George Eustice and Fergus Ewing were a good tag team. Their officials worked not just into the night, but all night long, to make the case for our fishing folk.

The outcome was OK. Not a disaster. Not a triumph either. But it was OK. In truth many of the deals which most affect Scotland are done in the weeks and months earlier, in talks with Norway, Iceland and the Faroes. The real crunch comes 12 months from now. Next December we will be fewer than 100 days from Brexit. Fewer than 100 days from the UK being out of the Common Fisheries Policy (CFP).

The existing CFP deal is a disastrous deal which means the UK lands only 40% of the allowable catch in our waters. The rest is given away to other countries by the EU. Merci beaucoup, guys, nice work. Not.

Consider this. Other European countries such as Norway, who are not in the EU, keep 80% or more of the fish in their waters. We are allowed half of that. We have been screwed for years.

But, at midnight on March 29, 2019, that can end. We will leave the EU. At a stroke, we are free from the CFP. We can decide who catches what, where and when in our seas.

We will get first call on quota . . .
. . . If we stick to our guns.
If we don’t give it all away again.
If we play our Brexit cards well.

Because fishing is different. The seas, under international law, will be ours.
Indeed, fishing is an issue which stands out and stands alone in the Brexit brouhaha. It unites Leave and Remain. Soft and Hard. Brexiteers and Bremainers.

North and south, east and west. Coastal communities and urban sprawls. There is a sea of opportunity ahead. We must take it.

So the UK will have a choice: tell all the other boats to go away and never darken our seas again. Or behave like a reasonable, responsible, grown-up nation willing to forge new relationships with our maritime neighbours.

It cannot be the first. Therein lies the road to ruin. The way to bad relations. We need an evolution of this opportunity, not a revolution. So on that March day, fewer than 500 days away, let us leave. Let us take back control of our seas. But let’s be reasonable. We can’t, indeed we must not, wait two or three years to get on with being masters of our seas.

There is no need to wait. All the machinery needed to be a coastal state once more already exists. The table where fish talks take place is set. We just need to assume our seat at it.
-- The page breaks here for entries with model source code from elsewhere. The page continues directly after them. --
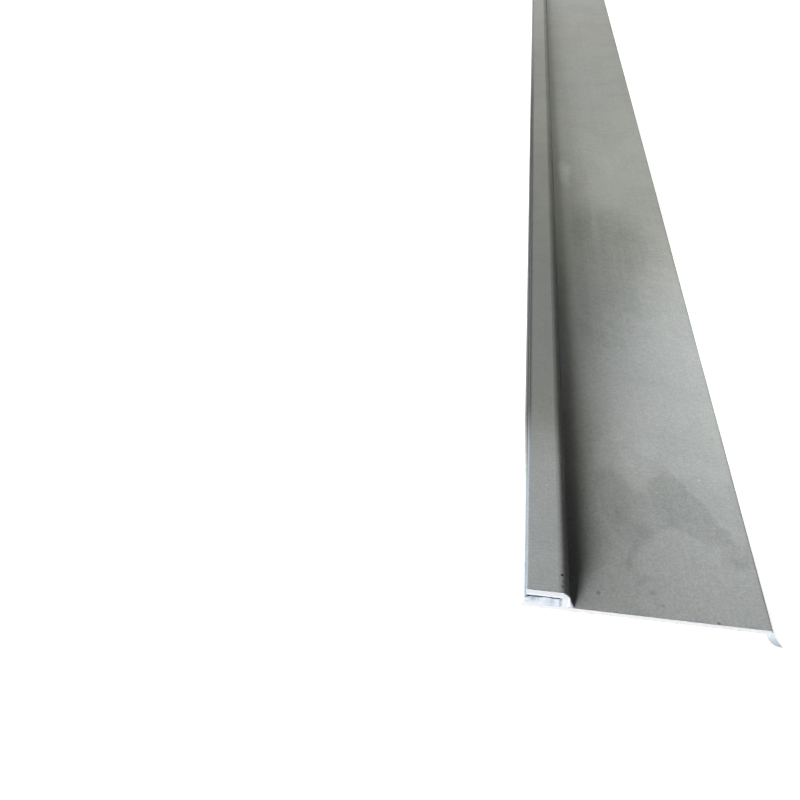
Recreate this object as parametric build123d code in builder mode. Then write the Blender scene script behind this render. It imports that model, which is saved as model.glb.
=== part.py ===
from build123d import *
import os

# Pool liner rail, one extrusion of hard PVC, in millimetres. Its flat plate is fixed
# to the pool wall, and a channel along one edge of the plate holds the liner's bead.
# X runs across the rail, with the mouth of the channel at -X. Y runs along the rail.
# Z is up from the back of the plate. The origin is the centre of that back face.

# Stock length and plate
rail_length = 2000
plate_width = 80
plate_thickness = 1.8

# Bead channel: a web stands on the plate, and a flange turns back over the plate's edge
channel_gap = 5.4
channel_depth = 12.6
web_thickness = 2.2
flange_thickness = 2.0
flange_setback = 0.7

# Lip on the plate's edge, which narrows the mouth and keeps the bead in
lip_height = 1.1
lip_width = 2.0

# Rounding of the section's corners
flange_corner_radius = 3.0
channel_corner_radius = 0.5
plate_root_radius = 0.5
lip_root_radius = 0.3
flange_tip_radius = 0.5
back_edge_radius = 0.5

# Places across the section
mouth_x = -plate_width / 2
free_edge_x = plate_width / 2
free_round = plate_thickness / 2
web_inner_x = mouth_x + channel_depth
web_outer_x = web_inner_x + web_thickness
flange_tip_x = mouth_x + flange_setback
lip_inner_x = mouth_x + lip_width

# Heights above the plate's back
lip_top_z = plate_thickness + lip_height
flange_under_z = plate_thickness + channel_gap
flange_top_z = flange_under_z + flange_thickness

# The lip is round over its top, as far as its width and height let it be
lip_top_radius = 0.95 * min(lip_width / 2, lip_height - lip_root_radius)

# Corners of the section, in order from the back of the plate's mouth edge
back_edge = (mouth_x, 0)
free_round_start = (free_edge_x - free_round, 0)
free_round_middle = (free_edge_x, free_round)
free_round_end = (free_edge_x - free_round, plate_thickness)
plate_root = (web_outer_x, plate_thickness)
flange_corner = (web_outer_x, flange_top_z)
flange_tip_top = (flange_tip_x, flange_top_z)
flange_tip_under = (flange_tip_x, flange_under_z)
channel_top = (web_inner_x, flange_under_z)
channel_foot = (web_inner_x, plate_thickness)
lip_root = (lip_inner_x, plate_thickness)
lip_inner_top = (lip_inner_x, lip_top_z)
lip_outer_top = (mouth_x, lip_top_z)

with BuildPart() as liner_rail:
    with BuildSketch(Plane.XZ) as section:
        with BuildLine():
            Line(back_edge, free_round_start)
            ThreePointArc(free_round_start, free_round_middle, free_round_end)
            Polyline(
                free_round_end,
                plate_root,
                flange_corner,
                flange_tip_top,
                flange_tip_under,
                channel_top,
                channel_foot,
                lip_root,
                lip_inner_top,
                lip_outer_top,
                back_edge,
            )
        make_face()

        def corners(*points):
            return [section.vertices().sort_by_distance(p)[0] for p in points]

        fillet(corners(flange_corner), flange_corner_radius)
        fillet(corners(channel_top, channel_foot), channel_corner_radius)
        fillet(corners(plate_root), plate_root_radius)
        fillet(corners(lip_root), lip_root_radius)
        fillet(corners(lip_inner_top, lip_outer_top), lip_top_radius)
        fillet(corners(flange_tip_top, flange_tip_under), flange_tip_radius)
        fillet(corners(back_edge), back_edge_radius)
    extrude(amount=rail_length / 2, both=True)

liner_rail.part.label = "liner_rail"

os.makedirs("parts", exist_ok=True)
export_step(liner_rail.part, "parts/liner_rail.step")
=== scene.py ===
import math

import bmesh
import bpy
from mathutils import Matrix, Vector, noise


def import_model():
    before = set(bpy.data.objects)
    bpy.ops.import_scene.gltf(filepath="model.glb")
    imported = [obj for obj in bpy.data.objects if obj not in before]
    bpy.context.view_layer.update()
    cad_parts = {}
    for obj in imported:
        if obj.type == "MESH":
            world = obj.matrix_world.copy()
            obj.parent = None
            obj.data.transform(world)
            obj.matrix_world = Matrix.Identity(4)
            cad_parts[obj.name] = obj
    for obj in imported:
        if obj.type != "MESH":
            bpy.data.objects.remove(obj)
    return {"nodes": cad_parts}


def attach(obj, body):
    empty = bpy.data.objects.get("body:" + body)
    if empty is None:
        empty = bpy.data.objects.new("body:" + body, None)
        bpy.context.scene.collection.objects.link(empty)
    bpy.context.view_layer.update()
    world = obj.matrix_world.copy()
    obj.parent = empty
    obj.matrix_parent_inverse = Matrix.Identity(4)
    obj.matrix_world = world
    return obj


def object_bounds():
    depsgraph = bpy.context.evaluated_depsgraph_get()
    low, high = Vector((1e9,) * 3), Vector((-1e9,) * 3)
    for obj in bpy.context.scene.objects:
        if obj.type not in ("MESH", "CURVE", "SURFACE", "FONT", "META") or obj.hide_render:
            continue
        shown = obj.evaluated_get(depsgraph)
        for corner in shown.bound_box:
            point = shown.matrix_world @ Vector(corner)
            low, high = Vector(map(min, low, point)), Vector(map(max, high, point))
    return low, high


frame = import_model()
cadLow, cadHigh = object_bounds()
scene = bpy.context.scene
scene.view_settings.view_transform = "Standard"
mm = 0.001
white = (1, 1, 1, 1)
railNode = frame["nodes"]["liner_rail"]
nearEnd = cadLow.y
farEnd = cadHigh.y
mouthX = cadLow.x
print("frame loaded, rail", [round(v / mm, 1) for v in (cadHigh - cadLow)], "mm")

# sizes of the section that the loose pieces are fitted to, from the plate's mouth edge and its back
section = {
    "plate": 1.8 * mm,
    "webOuter": 14.8 * mm,
    "flangeUnder": 7.2 * mm,
    "flangeTop": 9.2 * mm,
    "cornerRadius": 3.0 * mm,
}

# the camera stands in front of the sawn end and looks along the rail
cameraPlace = {
    "at": (-60.96 * mm, -1156.98 * mm, 217.37 * mm),
    "tiltDown": 40.10,
    "heading": 7.34,
    "roll": 0.51,
    "lens": 34.95,
    "sensor": 36.0,
    "clip": (0.01, 60),
}


def makeCamera(place):
    data = bpy.data.cameras.new("photoCamera")
    data.lens = place["lens"]
    data.sensor_width = place["sensor"]
    data.clip_start, data.clip_end = place["clip"]
    camera = bpy.data.objects.new("photoCamera", data)
    scene.collection.objects.link(camera)
    turn = (
        Matrix.Rotation(math.radians(place["heading"]), 4, "Z")
        @ Matrix.Rotation(math.radians(90 - place["tiltDown"]), 4, "X")
        @ Matrix.Rotation(math.radians(place["roll"]), 4, "Z")
    )
    camera.matrix_world = Matrix.Translation(place["at"]) @ turn
    scene.camera = camera


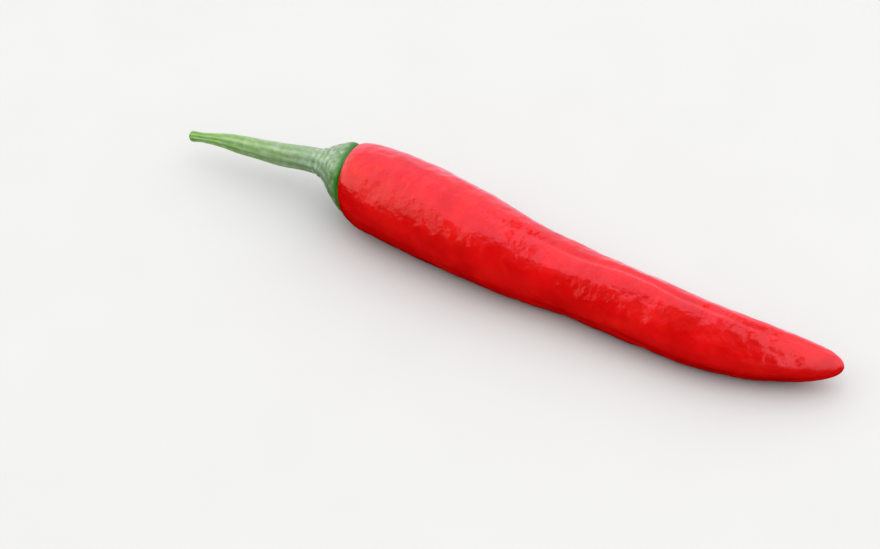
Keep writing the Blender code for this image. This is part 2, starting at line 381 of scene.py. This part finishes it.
def stemTree():
    # curved wrinkles and veins on the cap, lengthwise ridges and fibres on the stalk, and a collar between
    tree, given = startTree("stemRelief", stem["relief"])
    place = addNode(tree, "GeometryNodeInputPosition").outputs[0]
    notes = {label: addNode(tree, "GeometryNodeInputNamedAttribute", {"Name": label},
                            data_type="FLOAT").outputs[0] for label in ("reach", "turn", "stalk", "dome")}
    spread = addNode(tree, "ShaderNodeVectorMath", {0: place, "Scale": 1 / (stem["driftSize"] * mm)},
                     operation="SCALE")
    drift = addNode(tree, "ShaderNodeTexNoise", {"Vector": spread.outputs[0], "W": given.outputs["Seed"],
                                                 "Scale": 1.0, "Detail": 1.0}, noise_dimensions="4D")
    # wrinkles run round the cap, bent by the noise and weaker in places
    bands = addNode(tree, "ShaderNodeMath", {0: notes["reach"], 1: given.outputs["Wrinkle Spacing"]},
                    operation="DIVIDE")
    bent = addNode(tree, "ShaderNodeMath", {0: drift.outputs[0], 1: given.outputs["Wrinkle Bend"],
                                            2: bands.outputs[0]}, operation="MULTIPLY_ADD")
    angle = addNode(tree, "ShaderNodeMath", {0: bent.outputs[0], 1: 2 * math.pi}, operation="MULTIPLY")
    crinkle = addNode(tree, "ShaderNodeMath", {0: angle.outputs[0]}, operation="SINE")
    patchy = addNode(tree, "ShaderNodeMapRange", {0: drift.outputs[0], 1: 0.35, 2: 0.65, 3: 0.25, 4: 1.0})
    crinkleDome = addNode(tree, "ShaderNodeMath", {0: crinkle.outputs[0], 1: notes["dome"]},
                          operation="MULTIPLY")
    crinkleOn = addNode(tree, "ShaderNodeMath", {0: crinkleDome.outputs[0], 1: patchy.outputs[0]},
                        operation="MULTIPLY")
    wrinkle = addNode(tree, "ShaderNodeMath", {0: crinkleOn.outputs[0], 1: given.outputs["Wrinkle Height"]},
                      operation="MULTIPLY")
    # veins and ridges run from the calyx's edge towards the cut end
    lines, crests = {}, {}
    for label, height, share in (("Veins", "Vein Height", "dome"), ("Ridges", "Ridge Height", "stalk")):
        waver = addNode(tree, "ShaderNodeMath", {0: drift.outputs[0], 1: given.outputs["Line Waver"],
                                                 2: notes["turn"]}, operation="MULTIPLY_ADD")
        turned = addNode(tree, "ShaderNodeMath", {0: waver.outputs[0], 1: given.outputs[label]},
                         operation="MULTIPLY")
        crest = addNode(tree, "ShaderNodeMath", {0: turned.outputs[0]}, operation="COSINE")
        crests[label] = addNode(tree, "ShaderNodeMath", {0: crest.outputs[0], 1: notes[share]},
                                operation="MULTIPLY").outputs[0]
        lines[label] = addNode(tree, "ShaderNodeMath", {0: crests[label], 1: given.outputs[height]},
                               operation="MULTIPLY").outputs[0]
    # fibres are long, thin noise
    size = addNode(tree, "ShaderNodeCombineXYZ", {0: given.outputs["Fibre Length"],
                                                  1: given.outputs["Fibre Width"],
                                                  2: given.outputs["Fibre Width"]})
    spot = addNode(tree, "ShaderNodeVectorMath", {0: place, 1: size.outputs[0]}, operation="DIVIDE")
    fibre = addNode(tree, "ShaderNodeTexNoise", {"Vector": spot.outputs[0], "W": given.outputs["Seed"],
                                                 "Scale": 1.0, "Detail": 2.0}, noise_dimensions="4D")
    centred = addNode(tree, "ShaderNodeMath", {0: fibre.outputs[0], 1: 0.5}, operation="SUBTRACT")
    grain = addNode(tree, "ShaderNodeMath", {0: centred.outputs[0], 1: given.outputs["Fibre Height"]},
                    operation="MULTIPLY")
    onStalk = addNode(tree, "ShaderNodeMath", {0: grain.outputs[0], 1: notes["stalk"]}, operation="MULTIPLY")
    # the collar is a low ring where the cap ends
    away = addNode(tree, "ShaderNodeMath", {0: notes["reach"], 1: given.outputs["Collar Reach"]},
                   operation="SUBTRACT")
    scaled = addNode(tree, "ShaderNodeMath", {0: away.outputs[0], 1: given.outputs["Collar Width"]},
                     operation="DIVIDE")
    squared = addNode(tree, "ShaderNodeMath", {0: scaled.outputs[0], 1: scaled.outputs[0]},
                      operation="MULTIPLY")
    negative = addNode(tree, "ShaderNodeMath", {0: squared.outputs[0], 1: -1.0}, operation="MULTIPLY")
    bell = addNode(tree, "ShaderNodeMath", {0: negative.outputs[0]}, operation="EXPONENT")
    collar = addNode(tree, "ShaderNodeMath", {0: bell.outputs[0], 1: given.outputs["Collar Height"]},
                     operation="MULTIPLY")
    total = collar.outputs[0]
    for part in (wrinkle.outputs[0], lines["Veins"], lines["Ridges"], onStalk.outputs[0]):
        total = addNode(tree, "ShaderNodeMath", {0: total, 1: part}, operation="ADD").outputs[0]
    outwards = addNode(tree, "ShaderNodeVectorMath", {0: addNode(tree, "GeometryNodeInputNormal").outputs[0],
                                                      "Scale": total}, operation="SCALE")
    moved = addNode(tree, "GeometryNodeSetPosition", {"Geometry": given.outputs["Geometry"],
                                                      "Offset": outwards.outputs[0]})
    # the material reads where the skin stands proud, for painted sheen on the cap's crinkles and painted shade
    # in the stalk's grooves
    noted = addNode(tree, "GeometryNodeStoreNamedAttribute",
                    {"Geometry": moved.outputs[0], "Name": "crinkle", "Value": crinkleOn.outputs[0]},
                    data_type="FLOAT", domain="POINT")
    notedAgain = addNode(tree, "GeometryNodeStoreNamedAttribute",
                         {"Geometry": noted.outputs[0], "Name": "crest", "Value": crests["Ridges"]},
                         data_type="FLOAT", domain="POINT")
    finishTree(tree, notedAgain.outputs[0], given.outputs["Skin"])
    return tree


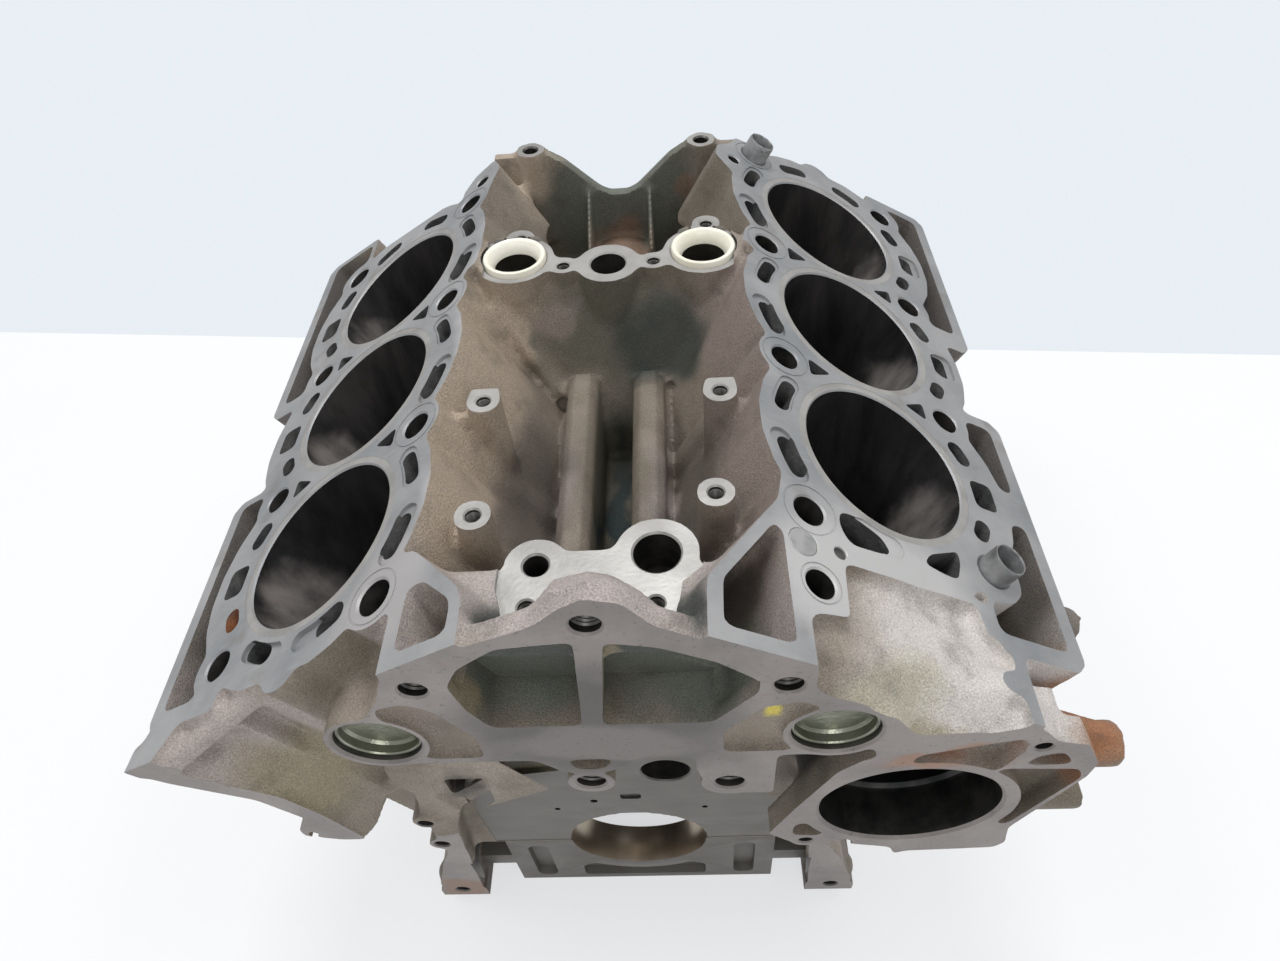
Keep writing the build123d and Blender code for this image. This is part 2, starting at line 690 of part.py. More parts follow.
def pieces():
    spans = main_spans()
    made = {"cylinder_block": cylinder_block(), "front_main_cap": front_cap(*spans[0])}
    for number, span in enumerate(spans[1:-1], start=2):
        made[f"main_cap_{number}"] = main_cap(*span)
    made["rear_main_cap"] = main_cap(*spans[-1])
    bolts = [cap_bolt(x, (front + back) / 2) for front, back in spans for x in (-cap_bolt_x, cap_bolt_x)]
    made["main_cap_bolts"] = Compound(children=bolts)
    made["core_plug_left"] = core_plug(-core_plug_x)
    made["core_plug_right"] = core_plug(core_plug_x)
    made["valley_sleeve_left"] = sleeve(-sleeve_x)
    made["valley_sleeve_right"] = sleeve(sleeve_x)
    for name, place in dowel_places().items():
        made[f"{name}_head_dowel"] = head_dowel(place)
    made["gallery_plug"] = bank_prism(round_at(-53.5, 25.7, gallery_plug_radius), 0, gallery_plug_depth)
    return made


if __name__ == "__main__":
    os.makedirs("parts", exist_ok=True)
    for name, piece in pieces().items():
        export_step(piece, f"parts/{name}.step")
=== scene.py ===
import bmesh
import bpy
from math import cos, hypot, pi, radians, sin
from mathutils import Matrix, Vector


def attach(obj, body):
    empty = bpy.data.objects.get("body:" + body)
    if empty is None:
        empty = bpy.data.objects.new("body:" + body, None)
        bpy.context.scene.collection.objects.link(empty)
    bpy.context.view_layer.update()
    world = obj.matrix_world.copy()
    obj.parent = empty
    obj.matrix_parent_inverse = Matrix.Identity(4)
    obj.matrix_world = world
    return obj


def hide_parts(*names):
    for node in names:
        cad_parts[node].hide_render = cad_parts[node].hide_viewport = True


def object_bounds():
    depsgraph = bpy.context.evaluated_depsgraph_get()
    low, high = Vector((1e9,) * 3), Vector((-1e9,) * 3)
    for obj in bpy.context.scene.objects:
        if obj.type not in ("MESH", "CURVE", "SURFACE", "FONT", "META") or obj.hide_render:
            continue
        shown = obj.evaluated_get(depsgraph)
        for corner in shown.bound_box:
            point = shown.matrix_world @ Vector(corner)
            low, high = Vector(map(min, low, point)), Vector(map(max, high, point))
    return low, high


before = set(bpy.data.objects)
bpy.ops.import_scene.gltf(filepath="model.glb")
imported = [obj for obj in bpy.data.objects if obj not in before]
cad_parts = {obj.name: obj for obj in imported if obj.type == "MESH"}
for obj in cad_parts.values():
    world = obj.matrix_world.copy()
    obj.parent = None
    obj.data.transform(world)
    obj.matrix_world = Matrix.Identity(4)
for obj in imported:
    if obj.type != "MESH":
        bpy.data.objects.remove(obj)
cad_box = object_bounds()

# Sizes in millimetres, the same as in the part's source
half_angle = radians(30)
deck_height = 254.3
bore_pitch = 93.35
left_first_bore = 55.7
right_first_bore = 90.0
bore_radius = 42.0
bore_depth = 142.3
head_bolt_offset = 48.0
head_bolt_radius = 7.2
head_bolt_depth = 45.0
coolant_ring_radius = 55.5
coolant_depth = 32.0
deck_lobe_reach = 63.0
deck_lobe_radius = 10.5
flange_station = -28.3
crank_wall_station = -12.3
block_length = 350.0
pad_height = 250.0
rear_boss_x = 54.3
rear_boss_station = block_length - 3
rear_boss_depth = 5.0
pan_rail = -58.0
main_bore_radius = 39.0
chamber_half_width = 98.0
core_plug_x = 91.0
core_plug_z = 195.0
core_plug_radius = 17.6
core_plug_setback = 3.0
core_plug_height = 7.5
pump_x = 131.3
pump_z = 116.5
pump_bore_radius = 36.5
sleeve_x = 50.5
sleeve_station = 219.5
bridge_station = 212.0
dowel_radius = 8.0
dowel_proud = 10.5
dowel_seat_depth = 12.0
cap_bottom = -68.0
cap_thickness = 38.0
cap_bolt_x = 50.0

# Features that the scene rounds or machines, in millimetres
pump_seat_radius = 40.5
bore_face_radius = 46.3
barrel_depth = 165.0
corner_bolt_station = 8.0
plug_a, plug_y = -53.5, 25.7
plug_seat_radius = 6.55
small_flange_holes = [(174.5, 177), (87.5, 75.5)]
gallery_x, gallery_z = 20, 95
wall_bosses = [(106.5, 33), (105.5, 71.5)]
valley_bosses = [(-50, 43), (48.5, 50), (-54, 110), (53.5, 110), (-49.5, 240), (53, 244)]
pad_screws = [(-24, -2), (24, -2), (-24, bridge_station), (24, bridge_station)]
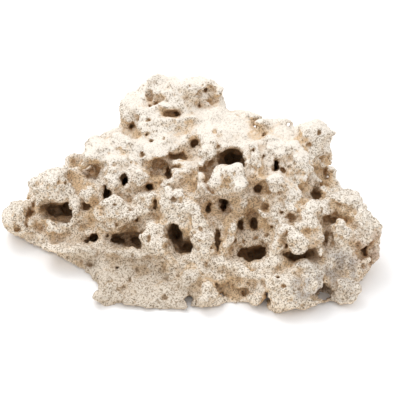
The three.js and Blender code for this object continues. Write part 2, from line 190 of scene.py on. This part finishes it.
# The body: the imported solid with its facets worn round, its masses and its hollows
bodySettings = {
    "voxel": 1.3 * mm,  # how fine the body is made anew
    "wear": 4,  # rounds of smoothing that wear the solid's facets away
    "massWear": 2,  # the same after the masses are joined to it
    "hollowWear": 10,  # and after the hollows are cut
    "sunken": 5.5 * mm,  # how far the rock lies back between its masses
    "sunkenBack": 0.7,  # the same at the back, as a share
    "calmFrom": 24,  # from this height in the front view, in millimetres, the slab is calmer
    "calmFull": 40,
    "calmSunken": 0.7,  # how much less the calm part lies back
    "calmRough": 0.35,  # how much less rough it is
    "wornTop": 0.5,  # how much less rough a face is that looks up
    "massSeed": 3,
    "massProud": 1.45,  # how much of a mass's own height stands out
    "massThick": 0.42,  # half a mass's thickness as a share of its width
    "massForward": 1.3,  # how far the small eggs of a mass stand in front
    "massEggs": 4,
    "massWave": (8 * mm, 5.0 * mm),  # size and depth of the waves on the masses
    "hollowSeed": 8,
    "hollowWider": 1.15,
    "hollowDeeper": 1.35,
    "hollowOut": 0.1,  # how far the middle of a hollow lies outside, as a share of its depth
    "hollowEggs": 5,
    "hollowVoxel": 1.1 * mm,
    "hollowWave": (5.5 * mm, 6.0 * mm),
    "lumps": (12 * mm, 3.2 * mm),  # size and depth of the body's own relief, from coarse to fine
    "cells": (9 * mm, 4.5 * mm),
    "knobs": (5 * mm, 3.6 * mm),
}


def smoothStep(value, low, high):
    share = min(1, max(0, (value - low) / (high - low)))
    return share * share * (3 - 2 * share)


def calmness(point):
    # 1 on the upper slab and the crown, 0 below them, by how high the front view shows a point.
    off = point - view["target"]
    nearness = view["distance"] / (view["distance"] + off.dot(sight))
    above = off.dot(sightUp) * nearness / mm
    return smoothStep(above, bodySettings["calmFrom"], bodySettings["calmFull"])


def weigh(body, name, rule):
    # Gives every vertex its own weight in a vertex group.
    group = body.vertex_groups.get(name) or body.vertex_groups.new(name=name)
    for vertex in body.data.vertices:
        group.add([vertex.index], rule(vertex), "REPLACE")
    return name


def sunkenWeight(vertex):
    # The rock lies back except at its outline, and less on the slab, the crown and the back.
    facing = -vertex.normal.dot(sight)
    if facing < 0:
        return -bodySettings["sunkenBack"] * facing * smoothStep(vertex.normal.z, -0.6, 0)
    return facing * (1 - bodySettings["calmSunken"] * calmness(vertex.co))


def roughWeight(vertex):
    # Steep faces are rough, faces that look up are worn, and the resting face is plain.
    worn = bodySettings["wornTop"] * smoothStep(vertex.normal.z, 0.55, 1)
    resting = smoothStep(-vertex.normal.z, 0.3, 0.8)
    calm = bodySettings["calmRough"] * calmness(vertex.co)
    return (1 - worn) * (1 - resting) * (1 - calm)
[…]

So, next December let’s go back to Brussels but this time let it be the last time as part of the CFP where land-locked EU countries have a say over our fish.

We should go in the recognition that, for most of the following year, we will be off and out of the Common Fisheries Policy. We should do a deal which covers 2019 and is fair to all. Not closing our seas to others; not waiting years while other aspects of Brexit get fixed.
All we need is a few months of a “Bridge” between the Devil of the CFP and the Deep Blue Sea of Opportunity. The fish supper is coming home.

And so to the travel trials and tribulations. For the most part the staff at Edinburgh Airport were magnificent. Many worked 12 hour shifts or longer. They showed great patience in the face of falling snow, failing systems and hot and bothered passengers. Delays were long; tempers short.

I had planned to hop to Amsterdam and then to Brussels.

Others in our group, starting from other cities around the country, had other routes. We were all struggling to make it.

It turned into a competition. Who could get there? Could we get there? I won. It took 13 hours. But at least I arrived on nearly the same day I set out. Others took much longer.

A couple had to overnight in Dublin and suffer an evening of Guinness and oysters. One never made it at all.

But one person deserves special mention. He was the only journalist who made the trip to ensure his readers got the inside story. And he too faced travel turmoil.

He is the Press and Journal’s very own Keith Findlay.

While others moaned and groaned and demanded special treatment from airline staff he, selflessly and magnanimously, demanded that others in the endless queues at the airline desks got the hotel rooms available because their needs were greater than his.

So a big round of applause to Keith.